Chinese iron ore importer Liu Qingwu is under legal attack from a US shipowner for allegedly failing to pay up on a London arbitration award after a chartering deal collapsed.

Rhode Island-based Phoenix Bulk Carriers joins a queue of disappointed creditors as Liu is the subject of a Chinese manhunt. But they hope to secure some of a $2.8m claim by attaching assets that may be in the hands of California-based companies that have had dealings with Liu's Tianjin Binhai Group.

Lawyers for the Ed Coll-controlled bulker owner and operator told the Central District of California federal court in Los Angeles that Liu and his Tianjin Binhai Group and affiliated companies owe $2.8m, including interest and costs.

Dissipating assests

They cite a history of dissipating assets, not least the mines and transshipment yards controlled by Liu's Manzanillo-based Desarrollo Minero Unificado De Mexico.
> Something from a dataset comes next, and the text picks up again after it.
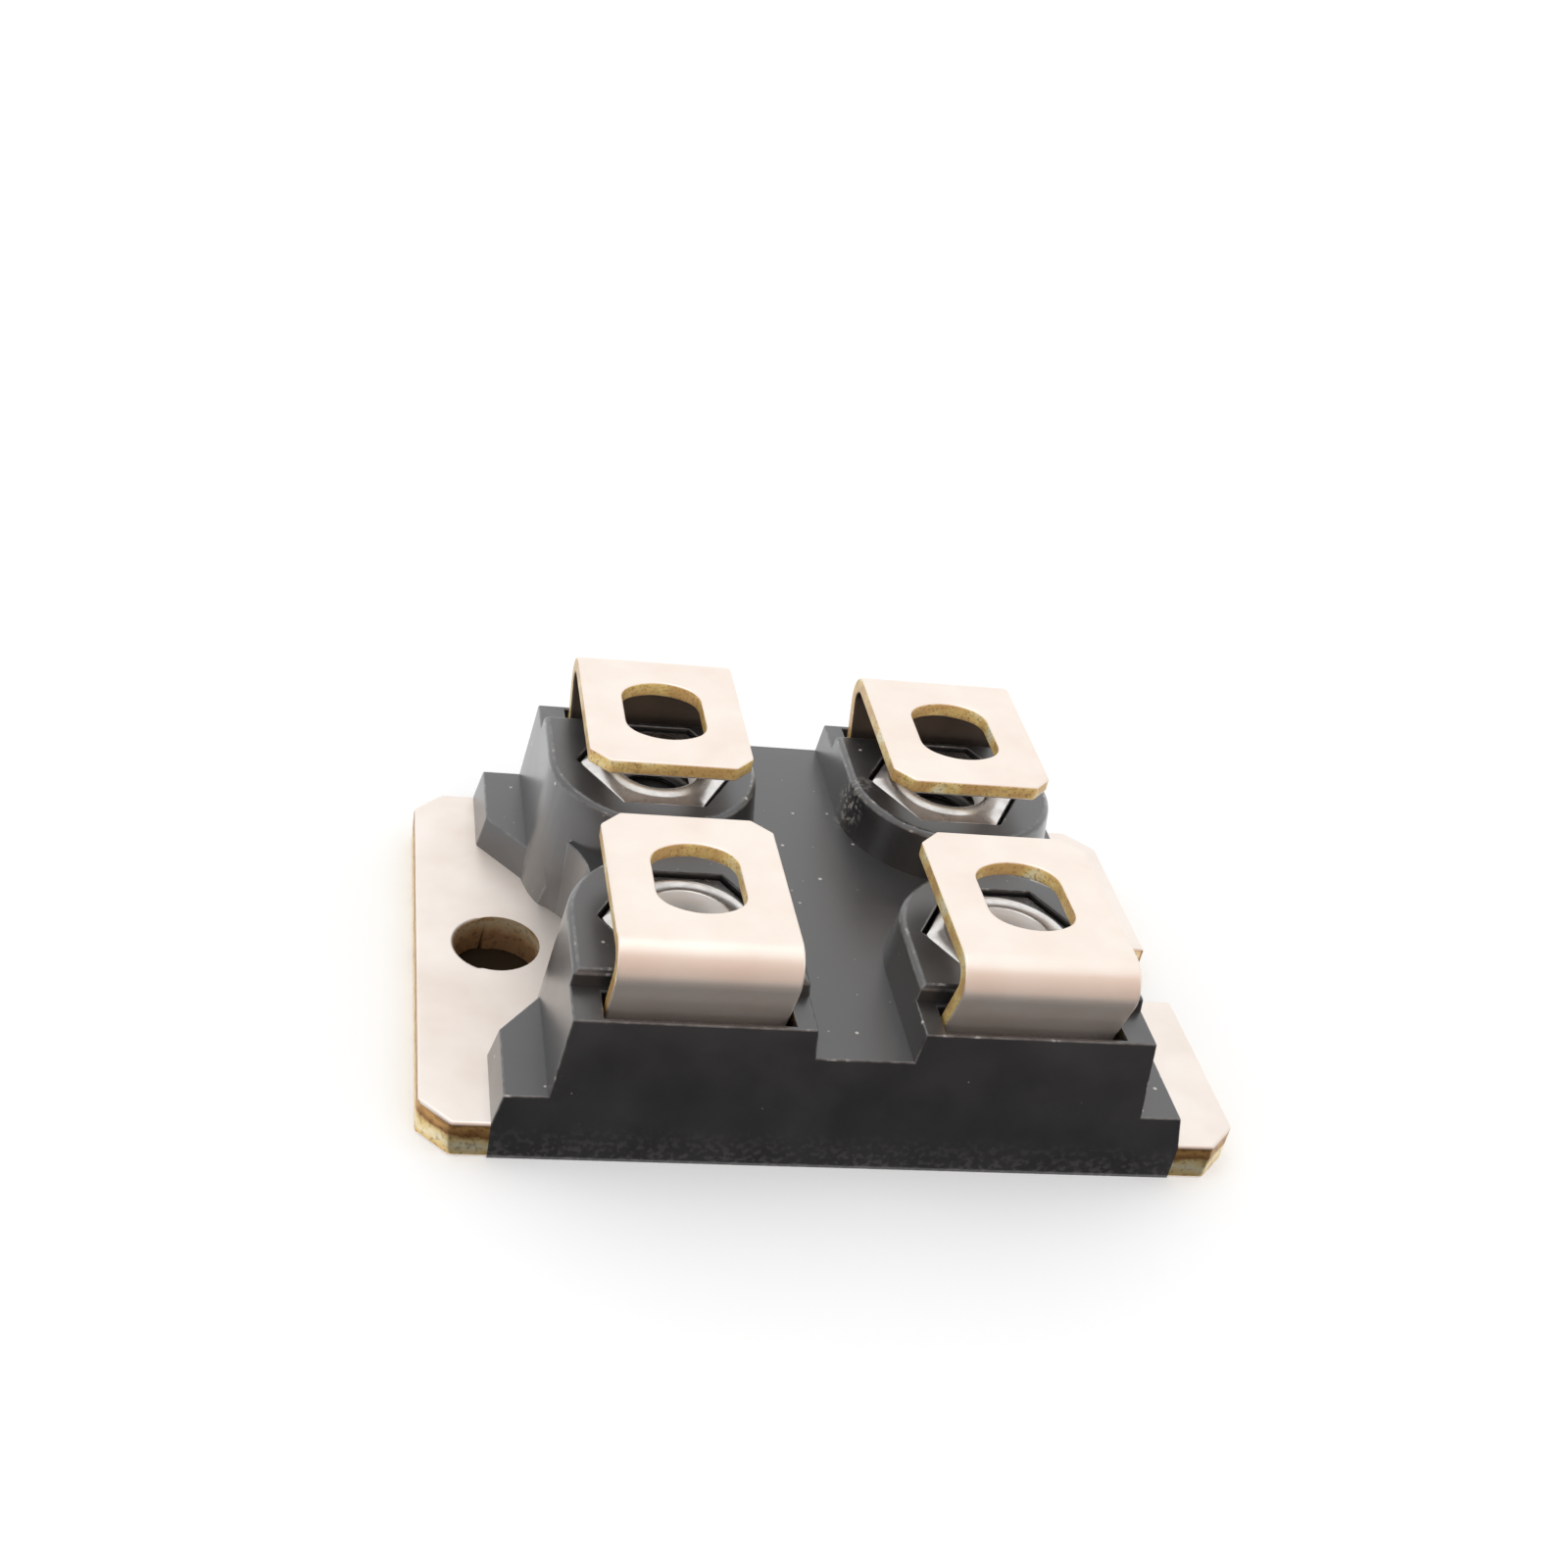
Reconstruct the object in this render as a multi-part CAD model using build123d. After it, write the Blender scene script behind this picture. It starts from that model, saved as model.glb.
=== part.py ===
"""Four-terminal isolated power semiconductor module with screw terminals.

Millimetres, +Z up, +X along the base plate.  The origin is the centre of the
base plate's underside, so the module stands on z = 0.  Front is -Y.
"""
import os
from math import cos, radians, tan

from build123d import *

# Base plate: nickel-plated copper heat spreader with one hole and one open slot
PLATE_LENGTH = 38.0
PLATE_WIDTH = 25.3
PLATE_THICKNESS = 2.0
PLATE_CORNER = 1.45
MOUNT_EDGE = 3.9
MOUNT_HOLE = 4.2

# Moulded body
EAR_LENGTH = 3.15
SIDE_WRAP = 1.2
STEP_TOP = 3.65
STEP_INNER_Y = 8.15
STEP_FLANK_Y = 5.35
STEP_DRAFT = 13.0
FLANK_SLOPE = 0.8
CHANNEL_FLOOR = 6.4
LEDGE_TOP = 8.0
LEDGE_DEPTH = 2.3
PLATEAU_TOP = 8.85
PLATEAU_RADIUS = 5.2
CROSS_CHANNEL = 2.3
TOWER_DRAFT = 7.0
TOWER_SHIFT = 0.2
RIM_CHAMFER = 0.2
RECESS_RADIUS = 4.0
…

The Phoenix lawsuit is based on a March 2016 London arbitration award that followed the collapse of a six-voyage contract of affreightment (COA) in 2013. That COA was, in turn, part of the settlement agreement from a previous suspended arbitration on a collapsed COA from 2011.
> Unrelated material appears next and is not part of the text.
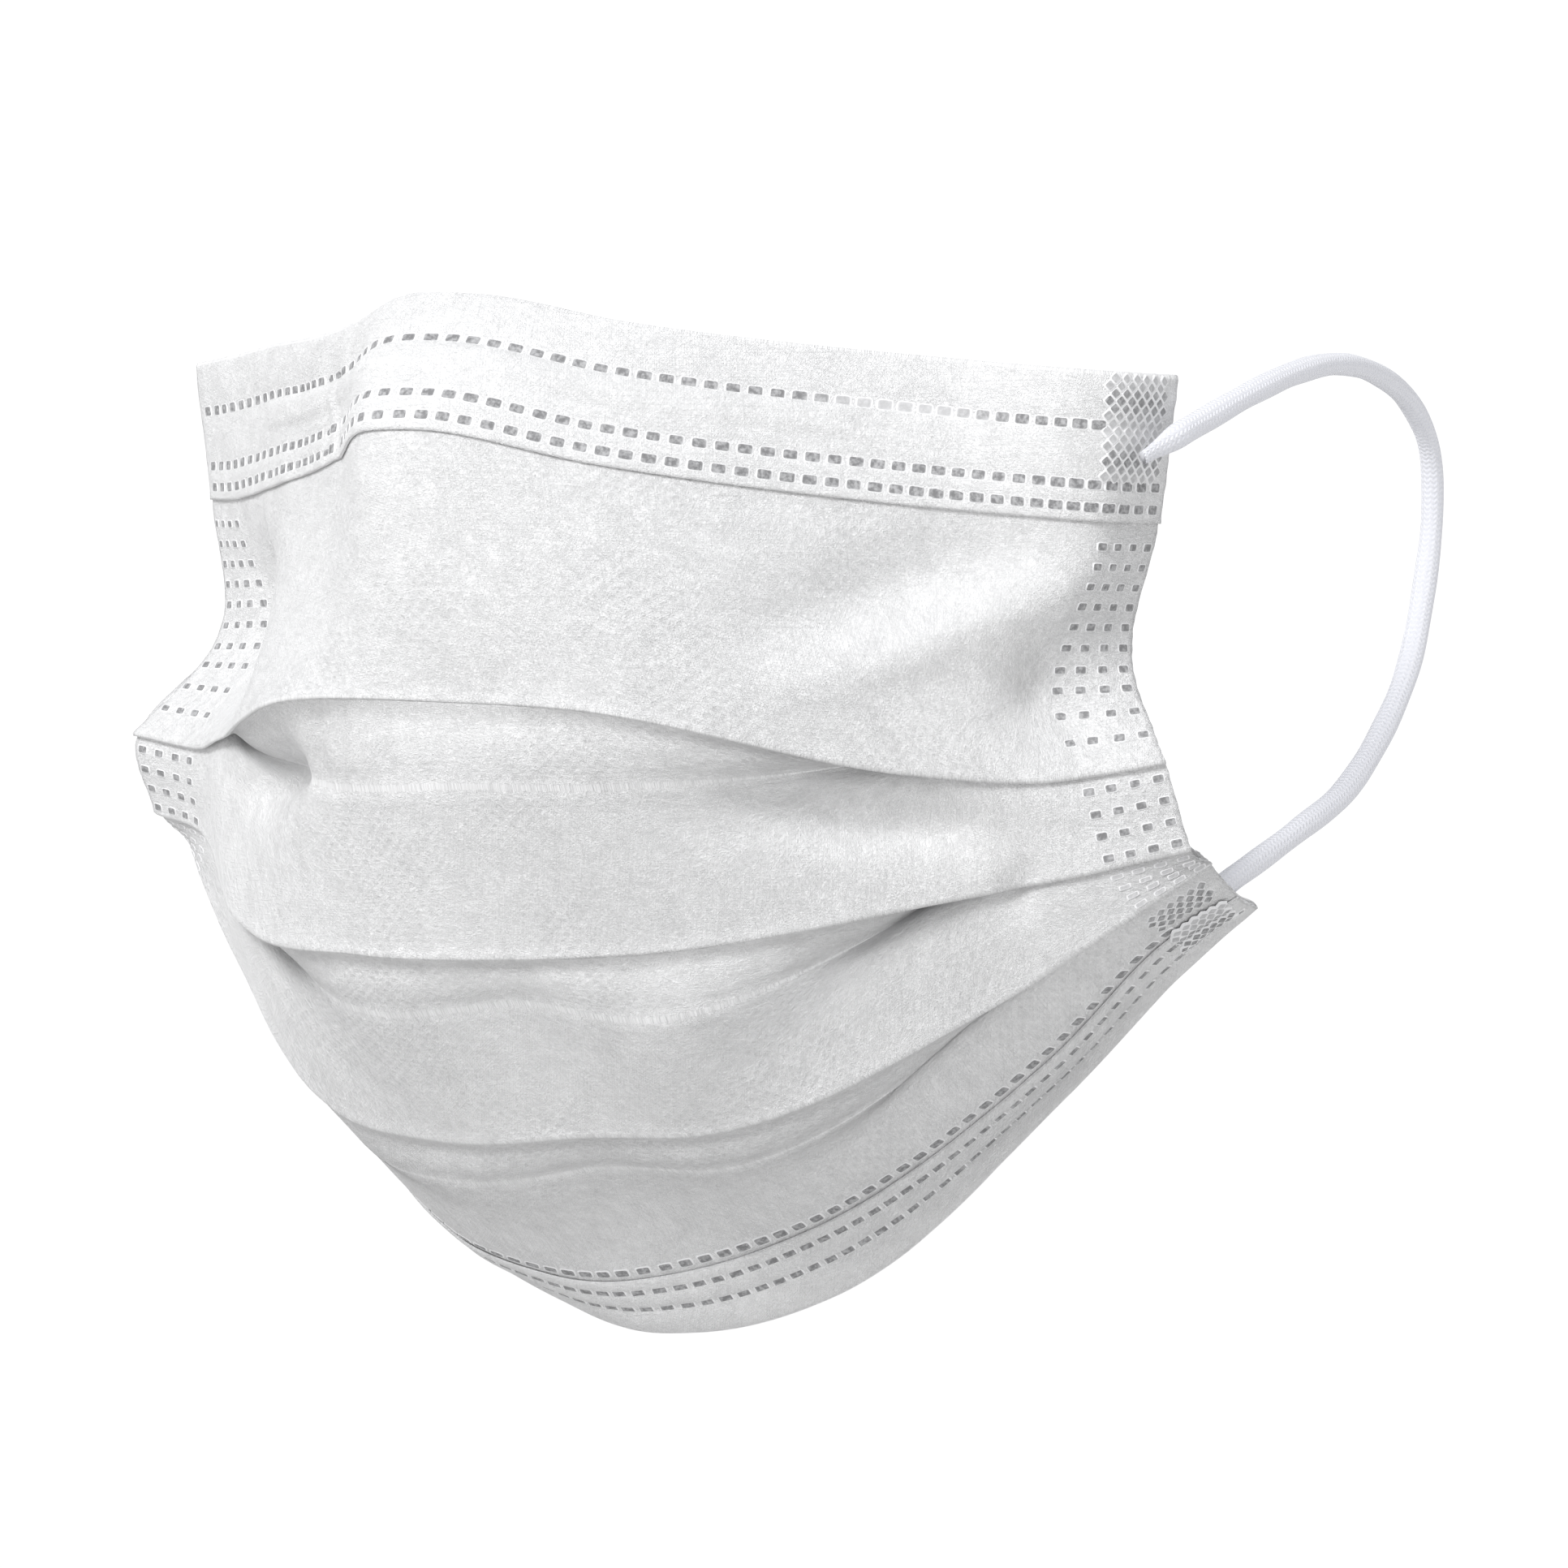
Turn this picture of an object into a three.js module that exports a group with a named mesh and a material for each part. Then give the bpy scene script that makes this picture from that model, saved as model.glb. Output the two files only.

Phoenix lawyers indicated the company entered into a contract with Liu in the belief that his businesses were substantial, with more than 70 mines producing a range of minerals in Mexico and shipping exclusively to China.

"Tianjin Binhai Group was held out to plaintiff as a serious company, with serious investment, with significant operations and business, all of which turned out to be largely a fantasy," lawyers said in a legal complaint.
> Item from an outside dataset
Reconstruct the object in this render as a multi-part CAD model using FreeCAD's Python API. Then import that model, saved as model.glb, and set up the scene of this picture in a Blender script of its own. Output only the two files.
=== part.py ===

They told the court that they believe the Chinese and Mexican entities controlled by Liu "effectively went into hiding" at the time Mexican federal authorities began an investigation of alleged iron ore smuggling at the company's Lazaro Cardenas facility.

Reward

Efforts to reach Liu were unsuccessful. Legal filings by Phoenix indicate that Chinese courts have offered a reward of up to CNY 500,000 ($72,300) for information on Liu's whereabouts in connection with a CNY 11m claim against his Tianjin Binhai Harbor Port Group Co.

However, the Tianjin Second Intermediate People's Court website indicates that this reward offer expired in September after being in effect for a year.

Websites operated by that company and related Binhai Harbor Group HK Co have been closed down by service providers and telephone numbers connected with Liu's companies are not working.